Update: Walden University President Jonathan Kaplan was kind enough to respond to my query for a comment to this story. He maintains that Walden has been misrepresented in terms of its program and success with students. He noted:
Walden University is accredited by the Higher Learning Commission, and was founded in 1970. We are committed to delivering quality degree programs and to focusing on student outcomes. More than 80% of our students are enrolled in masters or doctoral programs. Walden has programmatic and professional accreditations in key areas serving the public good such as social work, teacher education, mental health counseling, nursing, and more.

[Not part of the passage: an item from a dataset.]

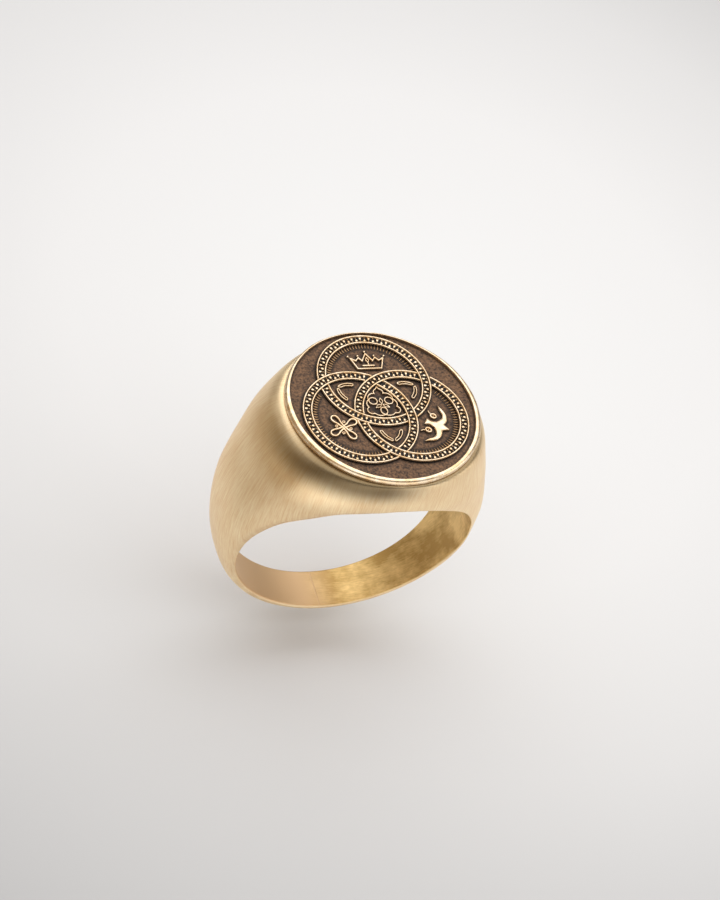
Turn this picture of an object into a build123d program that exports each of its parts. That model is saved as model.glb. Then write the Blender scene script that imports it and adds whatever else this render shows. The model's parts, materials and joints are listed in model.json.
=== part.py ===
from build123d import *
import os
from math import cos, sin, sqrt, radians, copysign

# Round-faced signet ring, millimetres.
# Origin: centre of the finger bore.  +Z points to the face, +Y along the finger.

# bore and body
bore_radius = 9.55
bore_reach = 12.0            # half length of the bore cutter
seat_z = 12.85               # flat top of the head, under the plate and the rim
# height, half length in X, half width in Y, lean of the head to -X of the bore
body_stations = [
    (-10.24, 0.9, 1.2, 0.0),
    (-10.00, 2.3, 1.75, 0.0),
    (-9.30, 4.45, 2.15, 0.0),
    (-8.10, 6.5, 2.7, -0.01),
    (-6.50, 8.2, 3.2, -0.05),
    (-4.60, 9.45, 3.85, -0.12),
    (-2.40, 10.35, 4.6, -0.2),
    (0.00, 10.88, 5.25, -0.3),
    (2.50, 11.02, 5.8, -0.4),
    (5.10, 10.8, 6.35, -0.46),
    (7.90, 10.12, 7.2, -0.5),
    (9.30, 9.75, 7.6, -0.5),
    (10.60, 9.34, 7.7, -0.47),
    (11.70, 8.93, 7.74, -0.38),
    (12.40, 8.53, 7.76, -0.3),
    (seat_z, 8.08, 7.76, -0.23),
]
square_low = 2.9             # super-ellipse exponent of the shank and shoulders
square_top = 2.15            # nearly an ellipse under the rim
square_from_z = 4.0
stations_around = 32
top_edge_radius = 0.3
# half width of the band where the bore cuts it, against height
band_edge = [
    (1.86, -bore_radius),
    (2.2, -0.6 * bore_radius),
    (2.78, -0.2 * bore_radius),
    (3.5, 0.15 * bore_radius),
    (4.38, 0.43 * bore_radius),
    (5.1, 0.6 * bore_radius),
    (6.25, 0.8 * bore_radius),
    (7.0, 0.93 * bore_radius),
    (7.62, bore_radius),
]
edge_flare = (9.2, 10.6)     # the side outline leaves the head here
seam_width = 0.16            # closing joint at the bottom of the shank

# face: plate and rim; the plate sits a little towards +Y, so the rim is thinner there
plate_x = -0.18
plate_y = 0.23
plate_radius = 7.55
plate_z = 13.22
rim_x = -0.14
rim_y = 0.15
rim_outer = 7.95
rim_foot = 7.87
rim_groove_z = 12.95
rim_belly_z = 13.1
rim_crest = 7.7
rim_top_z = 13.47

# relief: three interlaced bands round a common centre
motif_x = -0.23
motif_y = 0.34
ring_offset = 2.485
rail_outer = 4.64
rail_inner = 3.97
rail_width = 0.2
floor_height = 0.08
relief_height = 0.26
line_width = 0.14
charge_height = 0.24


def square_sign_power(value, power):
    return copysign(abs(value) ** power, value)


def square_at(z):
    share = (z - square_from_z) / (seat_z - square_from_z)
    share = max(0.0, min(1.0, share))
    return square_low + (square_top - square_low) * share


def body_section(z, half_x, half_y, lean):
    """One horizontal super-ellipse of the body."""
    power = 2 / square_at(z)
    points = []
    for step in range(stations_around):
        angle = radians(360 * step / stations_around)
        x = lean + half_x * square_sign_power(cos(angle), power)
        y = half_y * square_sign_power(sin(angle), power)
        points.append((x, y, z))
    return Face(Wire(Spline(*points, periodic=True)))


def make_body():
    sections = [body_section(*station) for station in body_stations]
    form = loft(sections)
    low = band_edge[0]
    right = [(low[0], low[1] - 2)] + band_edge + [edge_flare]
    left = [(-y, z) for y, z in reversed(right)]
    top = (edge_flare[0], seat_z + 1)
    outline = Wire([
        Line(right[0], right[1]),
        Spline(*right[1:]),
        Line(right[-1], top),
        Line(top, (-top[0], top[1])),
        Line((-top[0], top[1]), left[0]),
        Spline(*left[:-1]),
        Line(left[-2], left[-1]),
        Line(left[-1], right[0]),
    ])
    side = extrude(Plane.YZ * Face(outline), amount=2 * bore_reach, both=True)
    bore = Rot(90, 0, 0) * Cylinder(bore_radius, 2 * bore_reach)
    body = (form & side) - bore
    top_edges = body.edges().group_by(Axis.Z)[-1]
    body = fillet(top_edges, top_edge_radius)
    return body


def split_seam(body):
    """Cut the closing joint out of the bottom of the shank."""
    low_z = body_stations[0][0]
    slot = Pos(0, 0, low_z) * Box(seam_width, 10, 4)
    seam = body & slot
    return body - slot, seam


def make_plate():
    plate = Cylinder(plate_radius, plate_z - seat_z, align=(Align.CENTER, Align.CENTER, Align.MIN))
    return Pos(plate_x, plate_y, seat_z) * plate


def make_rim():
    foot = (rim_foot, seat_z)
    groove = (rim_foot, rim_groove_z)
    belly = (rim_outer, rim_belly_z)
    shoulder = (rim_outer - 0.06, rim_belly_z + 0.2)
    crest = (rim_crest, rim_top_z)
    outline = Wire([
        Line((0, seat_z), foot),
        Line(foot, groove),
        Line(groove, belly),
        ThreePointArc(belly, shoulder, crest),
        Line(crest, (0, rim_top_z)),
        Line((0, rim_top_z), (0, seat_z)),
    ])
    disc = Pos(rim_x, rim_y, 0) * revolve(Plane.XZ * Face(outline), axis=Axis.Z)
    return disc - Pos(plate_x, plate_y, seat_z) * Cylinder(plate_radius, 4)


def ring_centre(angle):
    x = motif_x + ring_offset * cos(radians(angle))
    y = motif_y + ring_offset * sin(radians(angle))
    return x, y


def flat_ring(angle, r_in, r_out, height):
    x, y = ring_centre(angle)
    sketch = Pos(x, y) * (Circle(r_out) - Circle(r_in))
    return extrude(Pos(0, 0, plate_z) * sketch, amount=height)


band_in = rail_inner - rail_width / 2
band_out = rail_outer + rail_width / 2


def make_band(angle, over_angle):
    """A floor between two rails, cut away where the next band crosses over it."""
    floor = flat_ring(angle, band_in, band_out, floor_height)
    inner = flat_ring(angle, band_in, band_in + rail_width, relief_height)
    outer = flat_ring(angle, band_out - rail_width, band_out, relief_height)
    crossing = flat_ring(over_angle, band_in, band_out, relief_height)
    return (floor + inner + outer) - crossing


def place(sketch, turn=0):
    """Stand a flat drawing on the plate, turned about the motif's centre."""
    local = Pos(motif_x, motif_y, plate_z) * Rot(0, 0, turn)
    return extrude(local * sketch, amount=charge_height)


def stroke(points, closed=False, width=line_width):
    """Straight strokes with round ends along a run of points."""
    run = list(points)
    if closed:
        run.append(run[0])
    drawing = Sketch()
    for start, end in zip(run, run[1:]):
        centre = ((start[0] + end[0]) / 2, (start[1] + end[1]) / 2)
        drawing += SlotCenterPoint(centre, end, width)
    return drawing


def make_crown():
    half = [(0, 5.3), (0.44, 4.55), (0.7, 4.88), (0.98, 4.57), (1.4, 4.84), (1.0, 3.74)]
    mirrored = [(-x, y) for x, y in reversed(half[1:])]
    drawing = stroke(half + mirrored, closed=True)
    drawing += stroke([(-0.55, 4.08), (0.55, 4.08)])
    drawing += stroke([(0, 4.08), (0, 4.38)])
    drawing += stroke([(0, 4.88), (0.14, 4.6), (0, 4.38), (-0.14, 4.6)], closed=True, width=0.1)
    crown = place(drawing)
    for x, y in [(0, 5.52), (0.69, 5.1), (-0.69, 5.1), (1.52, 5.05), (-1.52, 5.05)]:
        crown += place(Pos(x, y) * Circle(0.09))
    return crown


def make_cross():
    """Four hollow club-shaped arms; the cross stands upright to its own ring."""
    centre_u = 4.42
    arm = [(0.12, 0.05), (0.5, 0.12), (0.85, 0.26), (1.2, 0.22), (1.32, 0.0)]
    outline = arm + [(x, -y) for x, y in reversed(arm[:-1])]
    drawing = Sketch()
    for quarter in range(4):
        local = Pos(centre_u, 0) * Rot(0, 0, 90 * quarter)
        drawing += local * stroke(outline, closed=True, width=0.13)
        drawing += local * Rot(0, 0, 45) * (Pos(0.55, 0) * (Circle(0.15) - Circle(0.07)))
    return place(drawing, 210)


def make_dove():
    """A descending bird, wings spread, its head pointing out of the ring."""
    half = [
        (5.68, 0.0), (5.17, 0.33), (5.27, 0.8), (5.12, 1.3), (4.8, 1.66), (4.13, 2.05),
        (4.36, 1.66), (4.7, 1.3), (4.78, 0.85), (4.45, 0.3), (4.05, 0.2), (3.66, 0.32),
    ]
    outline = half + [(x, -y) for x, y in reversed(half[1:])]
    drawing = make_face(Polyline(*outline, close=True))
    curl = Circle(0.38) - Pos(-0.1, 0.04) * Circle(0.24)
    drawing += Pos(4.05, 0.8) * curl
    drawing += Pos(4.05, -0.8) * curl
    return place(drawing, -30)


def make_leaves():
    """Two hollow leaves in a V in each lens between neighbouring rings."""
    outer = [(0.1, -3.86), (0.62, -3.42), (0.98, -2.66)]
    inner = [(0.72, -2.72), (0.44, -3.2), (0.1, -3.6)]
    drawing = Sketch()
    for mirror in (1, -1):
        run = [(mirror * x, y) for x, y in outer + inner]
        drawing += stroke(run, closed=True, width=0.1)
    leaves = Part()
    for turn in (0, 120, 240):
        leaves += place(drawing, turn)
    return leaves


def make_rosette():
    half = [
        (0, 1.8), (0.34, 1.45), (0.38, 1.16), (0.85, 1.05), (1.0, 0.62), (1.25, 0.45),
        (1.36, 0.15), (1.2, -0.25), (1.5, -0.5), (1.56, -0.88), (0.86, -0.92), (0.45, -1.22),
    ]
    outline = half + [(0, -1.15)] + [(-x, y) for x, y in reversed(half[1:])]
    return place(stroke(outline, closed=True, width=0.12))


def make_rosette_rings():
    drawing = Sketch()
    for x, y in [(-0.68, 0.38), (0.68, 0.38), (0, -0.66)]:
        drawing += Pos(x, y) * (Circle(0.36) - Circle(0.25))
    return place(drawing)


def make_rosette_bud():
    """Three pointed petals between the small rings."""
    drawing = Sketch()
    petal = [(0.0, 0.08), (0.16, 0.32), (0.0, 0.66), (-0.16, 0.32)]
    for turn in (0, 120, 240):
        drawing += Rot(0, 0, turn) * stroke(petal, closed=True, width=0.09)
    return place(Pos(0, 0.02) * drawing)


body, seam = split_seam(make_body())
pieces = {
    "ring_body": body,
    "shank_solder_seam": seam,
    "face_plate": make_plate(),
    "bezel_rim": make_rim(),
    "band_crown_ring": make_band(90, 210),
    "band_cross_ring": make_band(210, 330),
    "band_dove_ring": make_band(330, 90),
    "crown_charge": make_crown(),
    "cross_charge": make_cross(),
    "dove_charge": make_dove(),
    "lens_leaves": make_leaves(),
    "rosette_frame": make_rosette(),
    "rosette_rings": make_rosette_rings(),
    "rosette_petals": make_rosette_bud(),
}

os.makedirs("parts", exist_ok=True)
for name, piece in pieces.items():
    export_step(piece, f"parts/{name}.step")
    print(name, len(piece.solids()), round(piece.volume, 3))
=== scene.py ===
import bpy
import json
import math
import numpy as np
from mathutils import Matrix, Vector, geometry, kdtree, noise

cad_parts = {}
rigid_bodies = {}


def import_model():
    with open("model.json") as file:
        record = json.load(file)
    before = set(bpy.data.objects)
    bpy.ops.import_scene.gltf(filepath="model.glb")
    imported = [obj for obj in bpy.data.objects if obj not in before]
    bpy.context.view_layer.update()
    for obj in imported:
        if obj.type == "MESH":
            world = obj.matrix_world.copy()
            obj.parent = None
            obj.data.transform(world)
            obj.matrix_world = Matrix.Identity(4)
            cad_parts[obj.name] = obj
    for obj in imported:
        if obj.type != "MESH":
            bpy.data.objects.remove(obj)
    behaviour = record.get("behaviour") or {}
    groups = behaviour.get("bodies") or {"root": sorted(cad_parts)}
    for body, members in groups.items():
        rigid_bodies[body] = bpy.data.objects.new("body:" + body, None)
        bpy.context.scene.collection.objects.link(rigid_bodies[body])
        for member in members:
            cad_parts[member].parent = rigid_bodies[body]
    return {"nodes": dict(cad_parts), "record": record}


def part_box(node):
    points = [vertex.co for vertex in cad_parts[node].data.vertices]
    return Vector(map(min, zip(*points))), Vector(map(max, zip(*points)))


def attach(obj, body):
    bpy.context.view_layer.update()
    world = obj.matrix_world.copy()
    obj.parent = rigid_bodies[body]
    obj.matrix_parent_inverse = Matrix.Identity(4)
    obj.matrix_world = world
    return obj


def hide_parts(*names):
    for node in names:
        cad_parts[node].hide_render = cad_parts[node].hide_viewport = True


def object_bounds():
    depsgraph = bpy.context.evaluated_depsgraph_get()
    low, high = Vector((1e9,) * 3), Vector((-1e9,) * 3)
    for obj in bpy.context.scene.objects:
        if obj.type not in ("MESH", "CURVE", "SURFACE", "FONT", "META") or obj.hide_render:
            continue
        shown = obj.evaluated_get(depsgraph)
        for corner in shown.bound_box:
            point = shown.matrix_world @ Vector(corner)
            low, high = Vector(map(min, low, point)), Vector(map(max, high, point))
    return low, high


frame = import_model()
cadLow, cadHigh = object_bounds()
mm = 0.001
print("frame loaded:", len(frame["nodes"]), "nodes")


# heights and places that every piece shares, read from the frame, in millimetres
def boxOf(node):
    low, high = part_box(node)
    return np.array(low) / mm, np.array(high) / mm


plateLow, plateHigh = boxOf("face_plate")
rimLow, rimHigh = boxOf("bezel_rim")
seamLow, seamHigh = boxOf("shank_solder_seam")
_, bandHigh = boxOf("band_crown_ring")
boreRadius = frame["record"]["mounts"][0]["dims"]["r_mm"]
seatHeight = plateLow[2]
plateTop = plateHigh[2]
reliefTop = bandHigh[2]
plateCentre = (plateLow[:2] + plateHigh[:2]) / 2
rimCentre = (rimLow[:2] + rimHigh[:2]) / 2
rimRadius = (rimHigh[0] - rimLow[0]) / 2
plateRadius = (plateHigh[0] - plateLow[0]) / 2
seamHalf = (seamHigh[0] - seamLow[0]) / 2


def smoothStep(value, low, high):
    share = np.clip((value - low) / (high - low), 0, 1)
    return share * share * (3 - 2 * share)


def softMax(a, b, blend):
    near = np.maximum(blend - np.abs(a - b), 0) / blend
    return np.maximum(a, b) + near * near * blend / 4


def splineThrough(knots, values):
    # natural cubic spline, with straight ends
    x = np.array(knots, float)
    y = np.array(values, float)
    count = len(x)
    step = np.diff(x)
    matrix = np.eye(count)
    right = np.zeros(count)
    for i in range(1, count - 1):
        matrix[i, i - 1:i + 2] = step[i - 1], 2 * (step[i - 1] + step[i]), step[i]
        right[i] = 6 * ((y[i + 1] - y[i]) / step[i] - (y[i] - y[i - 1]) / step[i - 1])
    bend = np.linalg.solve(matrix, right)

    def evaluate(at):
        at = np.clip(at, x[0], x[-1])
        i = np.clip(np.searchsorted(x, at) - 1, 0, count - 2)
        h = step[i]
        a = (x[i + 1] - at) / h
        b = (at - x[i]) / h
        curve = (a ** 3 - a) * bend[i] + (b ** 3 - b) * bend[i + 1]
        return a * y[i] + b * y[i + 1] + curve * h * h / 6

    return evaluate


def meshFrom(name, points, faces, smooth=True):
    # points in millimetres
    mesh = bpy.data.meshes.new(name)
    mesh.from_pydata((np.array(points) * mm).tolist(), [], [list(f) for f in faces])
    mesh.polygons.foreach_set("use_smooth", [smooth] * len(mesh.polygons))
    mesh.update()
    return mesh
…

Walden University takes its financial aid responsibilities very seriously and has worked hard over many years to be good stewards of federal financial aid. This is demonstrated by our three-year cohort default rate of 6.8%, which is well below the national average of 11.8%, including all nonprofit and for-profit institutions.
Additionally, we have achieved a rigorous form of certification for social responsibility through Laureate Education and Walden University becoming Certified B Corporations® in 2015.
Walden University is a part of the Laureate International University Network. We are proud of our association with President Clinton and his role as honorary chancellor at Laureate from 2010 to 2015. It is unfortunate that this association has now drawn us into a political debate.
I should further note that Laureate has claimed a higher than average success yet with its students and currently has almost one million students in its various schools around the world.